Write out, word for word, the first line of the data below and every line after it through the one containing "return np.vstack([*pieces, p[-2]])".

[start]

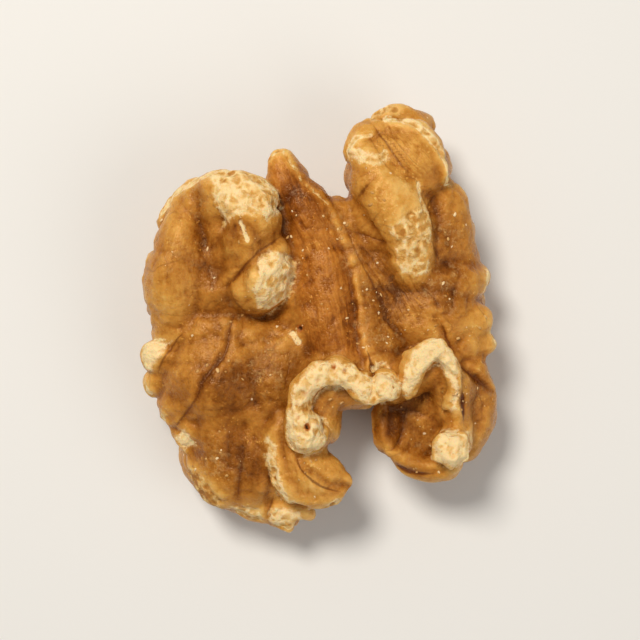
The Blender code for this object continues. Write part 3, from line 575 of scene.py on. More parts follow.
def catmull_rom(points, steps):
    """Points on a smooth curve through the given ones, with the radius carried along as a fourth number."""
    p = np.array(points, float)
    p = np.vstack([2 * p[0] - p[1], p, 2 * p[-1] - p[-2]])
    t = np.linspace(0, 1, steps, endpoint=False)[:, None]
    pieces = []
    for a, b, c, d in zip(p, p[1:], p[2:], p[3:]):
        slope = c - a
        bend = 2 * a - 5 * b + 4 * c - d
        twist = 3 * b - a - 3 * c + d
        pieces.append(b + 0.5 * (slope * t + bend * t**2 + twist * t**3))
    return np.vstack([*pieces, p[-2]])


def add_ball(centre, radii, collection):
    """An ellipsoid, in millimetres."""
    mesh = bpy.data.meshes.new("ball")
    bm = bmesh.new()
    place = Matrix.Translation(centre) @ Matrix.Diagonal((*radii, 1.0))
    bmesh.ops.create_uvsphere(
        bm, u_segments=BALL_SEGMENTS, v_segments=BALL_RINGS, radius=1.0, matrix=place
    )
    bm.to_mesh(mesh)
    bm.free()
    obj = bpy.data.objects.new("mass", mesh)
    collection.objects.link(obj)
    return obj


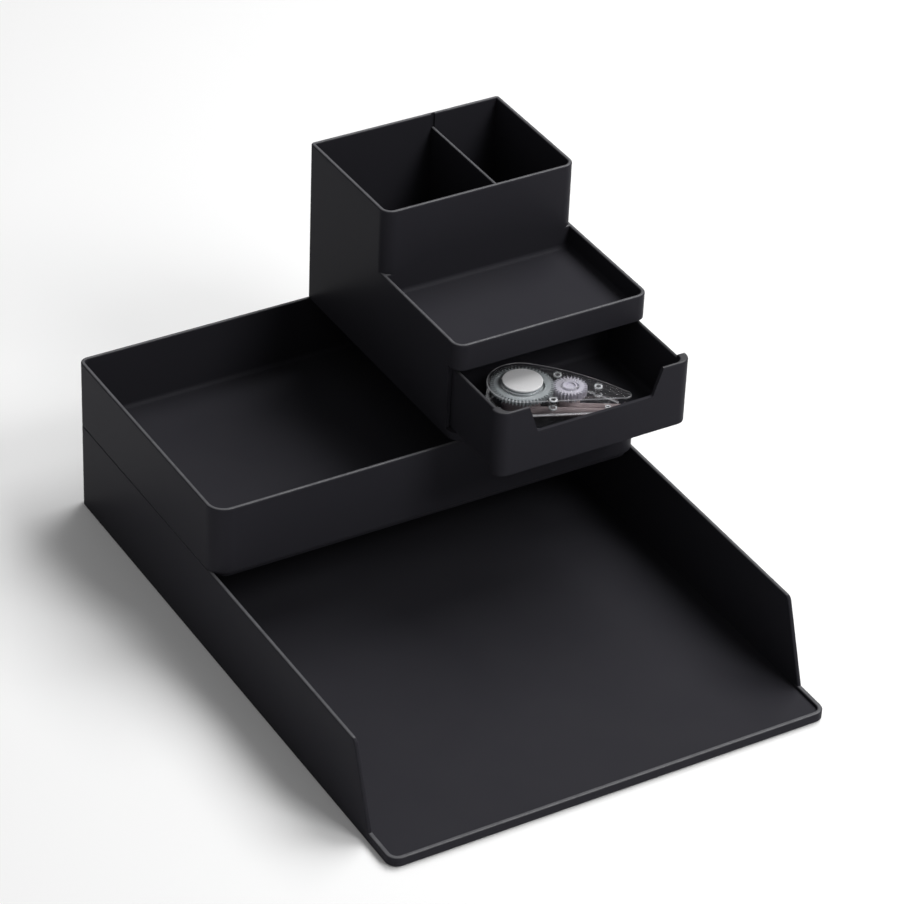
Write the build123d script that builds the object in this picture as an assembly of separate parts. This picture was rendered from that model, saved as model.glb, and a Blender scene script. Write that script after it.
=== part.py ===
from build123d import *
import os
from math import asin, atan2, cos, hypot, pi, radians, sin

# Stacking desk organizer: a letter tray, a half-depth tray on top of it, and a tower
# with a pen cup, a clip tray and a drawer. A clear tape runner lies in the drawer.
# Origin at the centre of the footprint on the desk, +X right, +Y back, +Z up, millimetres.
# "Depth" below is measured from the back face of the organizer towards the front.

# ---- driving dimensions ----
overall_width = 250.0
rear_corner_radius = 5.0
front_corner_radius = 10.0
rim_round = 0.9           # nearly a full round on the walls
overshoot = 2.0           # how far a cutting block reaches past what it cuts
seat_gap = 0.4            # side clearance where one moulding nests in another
nest_height = 3.0
nest_thickness = 1.6

foot_diameter = 14.0
foot_thickness = 1.6
foot_recess = 0.8
foot_inset = 26.0
foot_fit = 0.1

letter_wall = 2.3
letter_floor = 3.0
letter_height = 50.6      # from the underside of the tray to its rim
letter_rim_depth = 301.0  # where the side walls end at the rim
letter_slant = 16.0       # how much further forward they end at the lip
letter_lip = 23.0         # how far the lip stands in front of the walls
lip_radius = 6.5
lip_bead_width = 2.6
lip_bead_height = 1.8
lip_bead_round = 0.8
wall_nose_radius = 4.0

upper_wall = 2.2
upper_floor = 2.4
upper_height = 39.6
cavity_round = 2.5

tower_width = 114.0
tower_wall = 2.2
tower_floor = 2.4
tower_back_radius = 2.0
tower_front_radius = 6.5
plinth_height = 4.5
bay_height = 38.2         # clear height of the drawer bay
clip_floor = 2.5
clip_wall_height = 15.0   # from the underside of the clip tray to its rim
cup_depth = 81.0
bay_depth = 75.5          # from the pen cup's front to the front of the tower
cup_rise = 37.3           # pen cup rim above the clip tray rim
nest_start = 12.0         # how far from the tower's free side its nesting rib starts

divider_thickness = 1.8
divider_from_left = 72.0
divider_below_rim = 8.0
divider_groove = 0.8
divider_round = 0.7
divider_fit = 0.15

drawer_wall = 2.0
drawer_floor = 2.0
drawer_side_gap = 0.5
drawer_floor_gap = 0.2
drawer_top_gap = 0.3
drawer_back_gap = 0.8
drawer_cap_depth = 8.0    # the front's returns, which cover the ends of the bay walls
drawer_side_drop = 2.1    # sides lower than the front's corners
drawer_pulled_out = 43.0
notch_bottom_width = 68.0
notch_top_width = 79.0
notch_depth = 16.0
notch_round = 1.6

runner_left = 16.0        # supply axle, left of the middle of the drawer's inside
runner_behind = 7.65      # supply axle, behind that middle
runner_turn = -37.0
runner_height = 17.4
runner_wall = 1.2
runner_edge_round = 0.9   # outer edges of both shells
runner_rear_radius = 18.3
runner_rear_angle = 8.0   # degrees the round rear end goes on past square
runner_tip_reach = 56.0
runner_tip_half_width = 3.6
runner_tip_offset = 1.6   # how far the tip lies to the right of the supply axle
runner_bulge_reach = 28.6
runner_bulge = 12.8
runner_seam = 8.2         # height of the joint between the two shells
runner_mouth = 6.5        # length of the open end where the tape comes out
upper_post_along = 16.8   # snap posts, along and beside the supply axle
upper_post_aside = 12.0
lower_post_along = 17.0
lower_post_aside = 11.2
middle_post_behind = 17.5 # behind the blunt tip
middle_post_aside = 5.0
guide_behind = 8.3        # guide roller, behind the tip roller and to its right
guide_aside = 1.6

gear_module = 0.6
supply_teeth = 53
takeup_teeth = 28
takeup_bearing = 7.0      # degrees from the runner's long axis
supply_gear_thickness = 2.6
takeup_gear_thickness = 4.2
gear_root_depth = 1.25    # modules, before the root clearance
gear_flank_lean = 0.36    # modules a flank leans to each side of the pitch line
gear_backlash = 0.22
gear_root_clearance = 0.2
gear_below_cover = 0.5
axle_diameter = 4.0
axle_fit = 0.08
supply_hub_diameter = 14.0
takeup_hub_diameter = 8.4
takeup_crown_diameter = 8.0
window_gap = 0.6
tape_width = 8.0
supply_roll_diameter = 20.0
takeup_roll_diameter = 11.6
roll_fit = 0.05
roll_above_base = 0.4
label_diameter = 21.0
label_thickness = 0.9
label_stem_diameter = 17.0
label_lift = 0.3          # underside of the label disc above the cover
tape_thickness = 0.3
tape_clearance = 0.35
post_diameter = 2.4
socket_diameter = 4.4     # bosses under the cover that the posts snap into
socket_length = 6.0
socket_fit = 0.1
roller_diameter = 3.0
roller_pin_diameter = 1.4
roller_from_tip = 3.2      # tip roller's axis behind the blunt tip

# ---- places worked out from the dimensions ----
half_width = overall_width / 2
overall_depth = letter_rim_depth + letter_slant + letter_lip
upper_depth = cup_depth + bay_depth
foot_proud = foot_thickness - foot_recess
letter_base = foot_proud
letter_floor_top = letter_base + letter_floor
letter_rim = letter_base + letter_height
upper_rim = letter_rim + upper_height
plinth_top = upper_rim + plinth_height
bay_top = plinth_top + bay_height
clip_rim = bay_top + clip_wall_height
cup_rim = clip_rim + cup_rise
tower_left = half_width - tower_width
bay_front = upper_depth - drawer_cap_depth
body_left = tower_left + tower_wall + drawer_side_gap
body_right = half_width - tower_wall - drawer_side_gap
body_back = cup_depth + drawer_back_gap
drawer_base = plinth_top + drawer_floor_gap
drawer_top = bay_top - drawer_top_gap
drawer_floor_top = drawer_base + drawer_floor
supply_radius = gear_module * supply_teeth / 2
takeup_radius = gear_module * takeup_teeth / 2
gear_distance = supply_radius + takeup_radius
cover_under = runner_height - runner_wall
gear_top = cover_under - gear_below_cover
socket_base = cover_under - socket_length
roll_base = runner_wall + roll_above_base
takeup_centre = (
    gear_distance * cos(radians(takeup_bearing)),
    gear_distance * sin(radians(takeup_bearing)),
)


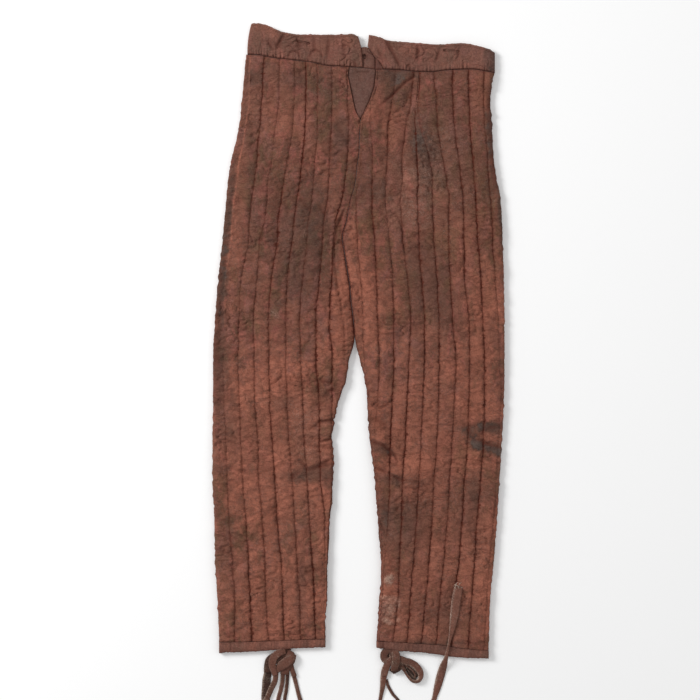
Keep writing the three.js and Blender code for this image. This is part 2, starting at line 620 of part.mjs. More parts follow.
// ---- Ties ---------------------------------------------------------------------------------------------
// Flat tapes. Each row is a point of the tape's middle line with its width there as it is seen from
// above; a narrow width is where the tape is folded in on itself or turned towards its edge.
const FLAT = FLOOR_CLEAR + TAPE_WALL / 2;
const TIES = {
  tie_left_wide: [
    { x: -142.5, y: -524.5, z: FLAT, width: 11 },
    { x: -147, y: -540, z: FLAT, width: 13 },
    { x: -148, y: -556, z: FLAT, width: 14 },
    { x: -149, y: -575, z: FLAT, width: 14 },
    { x: -147, y: -600, z: FLAT, width: 14 },
    { x: -142, y: -628, z: FLAT, width: 14 },
    { x: -135, y: -655, z: FLAT, width: 14 },
  ],
  tie_left_crossing: [
    { x: -132.3, y: -529, z: FLAT + 2.6, width: 8 },
    { x: -134, y: -545, z: FLAT + 2.4, width: 9 },
    { x: -140, y: -558, z: FLAT + 2.2, width: 9 },
    { x: -147, y: -574, z: FLAT + 2.0, width: 9 },
    { x: -156, y: -592, z: FLAT + 1.9, width: 10 },
    { x: -166, y: -609, z: FLAT + 0.7, width: 12 },
    { x: -178, y: -624, z: FLAT, width: 13 },
    { x: -192, y: -637, z: FLAT, width: 13 },
  ],
  tie_left_middle: [
    { x: -121.5, y: -530.4, z: FLAT, width: 7 },
    { x: -122, y: -546, z: FLAT, width: 7 },
    { x: -125, y: -561, z: FLAT, width: 7 },
    { x: -129, y: -577, z: FLAT, width: 7 },
    { x: -130, y: -600, z: FLAT, width: 9 },
    { x: -122, y: -624, z: FLAT, width: 11 },
    { x: -110, y: -647, z: FLAT, width: 12 },
  ],
  tie_left_inner: [
    { x: -113.8, y: -530.3, z: FLAT, width: 6 },
    { x: -114.5, y: -546, z: FLAT, width: 6 },
    { x: -116, y: -561, z: FLAT, width: 6 },
    { x: -118.5, y: -577, z: FLAT, width: 6 },
    { x: -117, y: -598, z: FLAT, width: 8 },
    { x: -107, y: -620, z: FLAT, width: 10 },
    { x: -93, y: -639, z: FLAT, width: 12 },
  ],
  tie_left_outer: [
    { x: -107, y: -527, z: FLAT, width: 8 },
    { x: -103, y: -540, z: FLAT, width: 7 },
    { x: -99, y: -556, z: FLAT, width: 6.5 },
    { x: -94, y: -575, z: FLAT, width: 7 },
    { x: -86, y: -597, z: FLAT, width: 9 },
    { x: -74, y: -618, z: FLAT, width: 11 },
    { x: -59, y: -635, z: FLAT, width: 12 },
  ],
  tie_right_wide: [
    { x: 44.7, y: -523.3, z: FLAT, width: 11 },
    { x: 40.5, y: -538, z: FLAT, width: 11 },
    { x: 38.5, y: -556, z: FLAT, width: 8 },
    { x: 35, y: -575, z: FLAT, width: 6 },
    { x: 30, y: -598, z: FLAT, width: 8 },
    { x: 24, y: -622, z: FLAT, width: 11 },
    { x: 20, y: -648, z: FLAT, width: 12 },
  ],
  tie_right_thin: [
    { x: 47.5, y: -546, z: FLAT, width: 4.5 },
    { x: 48.5, y: -556, z: FLAT, width: 5 },
    { x: 55, y: -567, z: FLAT, width: 5 },
    { x: 62, y: -575, z: FLAT, width: 5 },
    { x: 74, y: -592, z: FLAT, width: 7 },
    { x: 83, y: -612, z: FLAT, width: 9 },
    { x: 86, y: -637, z: FLAT, width: 11 },
  ],
  leg_tape: [
    { x: 160, y: -394, z: 12.6, width: 14 },
    { x: 156, y: -415, z: 12.6, width: 15 },
    { x: 152, y: -447, z: 12.5, width: 12.5 },
    { x: 146, y: -478, z: 12.2, width: 5 },
    { x: 142.5, y: -494, z: 11.4, width: 4.5 },
    { x: 140, y: -508, z: 8.4, width: 7 },
    { x: 137, y: -519, z: 4.4, width: 11 },
    { x: 133.6, y: -531, z: FLAT + 0.3, width: 13 },
    { x: 130, y: -544, z: FLAT, width: 13 },
    { x: 126, y: -559, z: FLAT, width: 11 },
    { x: 122, y: -573, z: FLAT, width: 8 },
    { x: 115, y: -597, z: FLAT, width: 10 },
    { x: 111, y: -622, z: FLAT, width: 13 },
    { x: 113, y: -650, z: FLAT, width: 14 },
  ],
};
const TAPE_SIDES = 8;
function tape(rows) {
  const middle = new THREE.CatmullRomCurve3(rows.map((row) => new THREE.Vector3(row.x, row.y, row.z)));
  const width = new THREE.CatmullRomCurve3(rows.map((row, i) => new THREE.Vector3(i, row.width, 0)));
  const steps = (rows.length - 1) * 2;
  const rings = [];
  for (let i = 0; i <= steps; i += 1) {
    const centre = middle.getPoint(i / steps);
    const along = middle.getTangent(i / steps);
    const across = new THREE.Vector3(-along.y, along.x, 0).normalize();
    const half = width.getPoint(i / steps).y / 2;
    const ring = [];
    for (let k = 0; k < TAPE_SIDES; k += 1) {
      const turn = (Math.PI * 2 * (k + 0.5)) / TAPE_SIDES;
      const flatter = Math.sign(Math.sin(turn)) * Math.min(1, Math.abs(Math.sin(turn)) * 1.3);
      const point = centre.clone().addScaledVector(across, Math.cos(turn) * half * 1.08);
      point.z += (flatter * TAPE_WALL) / 2;
      ring.push(point);
    }
    rings.push(ring);
  }
  return loft(rings, "x");
}
for (const [name, rows] of Object.entries(TIES)) add(name, tape(rows), PLAIN_CLOTH);

// Knots: a low lump of wrapped tape, flat below, and the right one's bow loop beside it.
const KNOTS = {
  knot_left: {
    outline: [
      { x: -129, y: -496.8 },
      { x: -109, y: -495.3 },
      { x: -103.5, y: -506 },
      { x: -106, y: -519 },
      { x: -112, y: -529.5 },
      { x: -127, y: -529.5 },
      { x: -139, y: -525 },
      { x: -144, y: -515 },
      { x: -136, y: -507 },
    ],
    height: 10.5,
  },
  knot_right: {
    outline: [
      { x: 39, y: -494.8 },
      { x: 59, y: -497.6 },
      { x: 67, y: -508 },
      { x: 68.5, y: -518 },
      { x: 63, y: -529 },
      { x: 56, y: -531 },
      { x: 49, y: -523 },
      { x: 37, y: -514 },
      { x: 36, y: -503 },
    ],
    height: 10.5,
  },
};
// Its outline drawn in and lifted in steps to a rounded crown.
const KNOT_STEPS = [
  { inset: 0.1, rise: 0 },
  { inset: 0, rise: 0.22 },
  { inset: 0.02, rise: 0.5 },
  { inset: 0.2, rise: 0.82 },
  { inset: 0.5, rise: 1 },
];
function knot({ outline, height }) {
  const path = new THREE.CatmullRomCurve3(
    outline.map((p) => new THREE.Vector3(p.x, p.y, 0)),
    true,
  );
  const edge = path.getPoints(22).slice(0, -1);
  const centre = edge.reduce((sum, p) => sum.add(p), new THREE.Vector3()).divideScalar(edge.length);
  const rings = KNOT_STEPS.map(({ inset, rise }) =>
    edge.map((p) => {
      const point = p.clone().lerp(centre, inset);
      point.z = FLOOR_CLEAR + rise * height;
      return point;
    }),
  );
  return loft(rings, "x");
}
for (const [name, shape] of Object.entries(KNOTS)) add(name, knot(shape), PLAIN_CLOTH);

// The bow loop is a tape on edge, bent back on itself: an open ring, wider on the side that leans over.
const LOOP_PATH = [
  { x: 70.5, y: -513, wall: 8 },
  { x: 80, y: -513.5, wall: 9 },
  { x: 91, y: -519, wall: 9 },
  { x: 99, y: -528, wall: 8 },
  { x: 101, y: -537, wall: 7 },
  { x: 96, y: -545, wall: 6 },
  { x: 87, y: -545, wall: 4.5 },
  { x: 79, y: -537, wall: 3.5 },
  { x: 73, y: -528, wall: 3 },
  { x: 69.5, y: -521.5, wall: 3 },
];
const LOOP_HEIGHT = 9;
function bowLoop() {
  const middle = new THREE.CatmullRomCurve3(LOOP_PATH.map((p) => new THREE.Vector3(p.x, p.y, 0)));
  const wall = new THREE.CatmullRomCurve3(LOOP_PATH.map((p, i) => new THREE.Vector3(i, p.wall, 0)));
  const steps = 18;
  const rings = [];
  for (let i = 0; i <= steps; i += 1) {
    const centre = middle.getPoint(i / steps);
    const along = middle.getTangent(i / steps);
    const across = new THREE.Vector3(-along.y, along.x, 0).normalize();
    const half = wall.getPoint(i / steps).y / 2;
    const corner = (side, z) => {
      const point = centre.clone().addScaledVector(across, side * half);
      point.z = z;
      return point;
    };
    rings.push([
      corner(-1, FLOOR_CLEAR + 1),
      corner(-0.5, FLOOR_CLEAR),
      corner(0.5, FLOOR_CLEAR),
      corner(1, FLOOR_CLEAR + 1),
      corner(0.8, LOOP_HEIGHT - 1),
      corner(0.2, LOOP_HEIGHT),
      corner(-0.4, LOOP_HEIGHT - 2),
    ]);
  }
  return loft(rings, "x");
}
add("tie_right_loop", bowLoop(), PLAIN_CLOTH);

export default garment;
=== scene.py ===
"""Quilted trouser liner, laid flat on its front with its back on top.

Every piece of cloth is a closed shell on the form of its solid in the frame. The cut is repeated here
from the part's source, in millimetres: x to the right leg, y towards the waist, z up from the surface.
"""

from __future__ import annotations

import bisect
import logging
import math
from collections.abc import Callable, Iterable, Sequence
from dataclasses import dataclass
from enum import Enum

import bmesh
import bpy
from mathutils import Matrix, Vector, noise

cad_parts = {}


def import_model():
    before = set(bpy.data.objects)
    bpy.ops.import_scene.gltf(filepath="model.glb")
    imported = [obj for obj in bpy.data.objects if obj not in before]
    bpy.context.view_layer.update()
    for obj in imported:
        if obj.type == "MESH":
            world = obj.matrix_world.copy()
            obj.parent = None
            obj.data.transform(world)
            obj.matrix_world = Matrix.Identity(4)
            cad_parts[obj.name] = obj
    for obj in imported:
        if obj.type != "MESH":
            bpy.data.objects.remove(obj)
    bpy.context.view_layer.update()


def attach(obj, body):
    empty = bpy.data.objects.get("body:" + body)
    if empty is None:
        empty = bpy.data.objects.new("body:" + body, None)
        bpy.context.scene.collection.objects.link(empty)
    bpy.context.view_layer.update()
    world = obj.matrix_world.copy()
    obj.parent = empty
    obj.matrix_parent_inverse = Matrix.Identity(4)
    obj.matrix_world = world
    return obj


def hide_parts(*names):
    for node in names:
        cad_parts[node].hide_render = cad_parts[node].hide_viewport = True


LOG = logging.getLogger("liner")

MM = 0.001
BODY = "root"

# Driving sizes, as in the part's source.
GAP = 0.3
FRONT_TOP = 5.0
BACK_BASE = FRONT_TOP + GAP
STITCH_WALL = 2.1
PUFF_WALL = 5.9
FULL_CHANNEL = 25.4
FREE_EDGE_WALL = 1.3
LEAST_CHANNEL = 1.1
EDGE_ROLL = 3.2
BAND_WALL = 3.5
HEM_WALL = 3.2
HEM_TAKE = 0.4
GUSSET_WALL = 2.4
TAPE_WALL = 1.5
FLOOR_CLEAR = 0.15
WAIST_LEVEL = 438.0
SLANT_END = 337.0
HEM_LEVEL = -480.0
HEM_SLANT_START = -400.0
FORK_LEVEL = 6.0

# What only the finished cloth has.
CHANNEL_COLUMNS = 16  # columns of mesh in one channel of the quilting
ROW_PITCH = 1.76  # between rows of mesh down a leg
SEWN_WALL = 2.7  # height of the cloth on a strong line of quilting
STITCH_PITCH = 4.4
STITCH_LENGTH = 3.0
STITCH_WIDTH = 0.6
THINNEST = 0.6  # least wall of the plain cloth
LINE_RISE = 1.3  # how much higher the cloth stays on a line of quilting that hardly shows
LEG_PRESS = 1.35  # how deep the creases are pressed, against their tables
BAND_PRESS = 1.5
WAIST_SEAM_WIDTH = 2.7
TOP_STITCH_INSET = 4.2  # row of stitches below the waistband's top edge
END_STITCH_INSETS = (5.2, 7.0)  # rows at the waistband's right end
STITCH_LIFT = 0.15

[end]

Written response
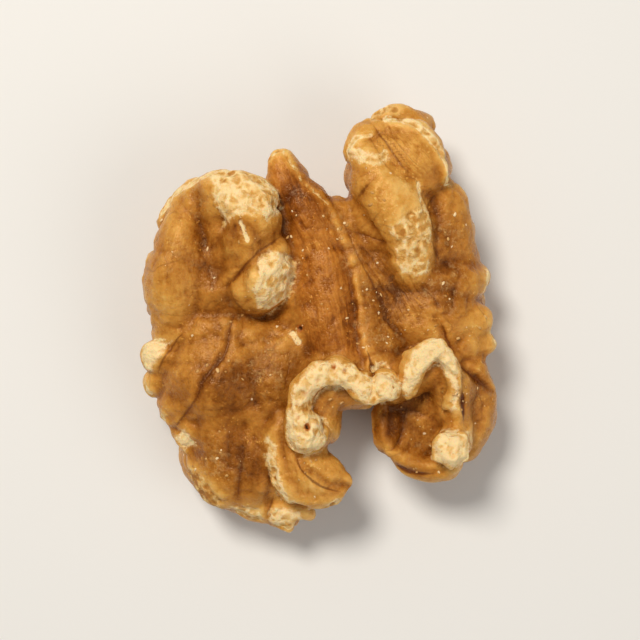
The Blender code for this object continues. Write part 3, from line 575 of scene.py on. More parts follow.
def catmull_rom(points, steps):
    """Points on a smooth curve through the given ones, with the radius carried along as a fourth number."""
    p = np.array(points, float)
    p = np.vstack([2 * p[0] - p[1], p, 2 * p[-1] - p[-2]])
    t = np.linspace(0, 1, steps, endpoint=False)[:, None]
    pieces = []
    for a, b, c, d in zip(p, p[1:], p[2:], p[3:]):
        slope = c - a
        bend = 2 * a - 5 * b + 4 * c - d
        twist = 3 * b - a - 3 * c + d
        pieces.append(b + 0.5 * (slope * t + bend * t**2 + twist * t**3))
    return np.vstack([*pieces, p[-2]])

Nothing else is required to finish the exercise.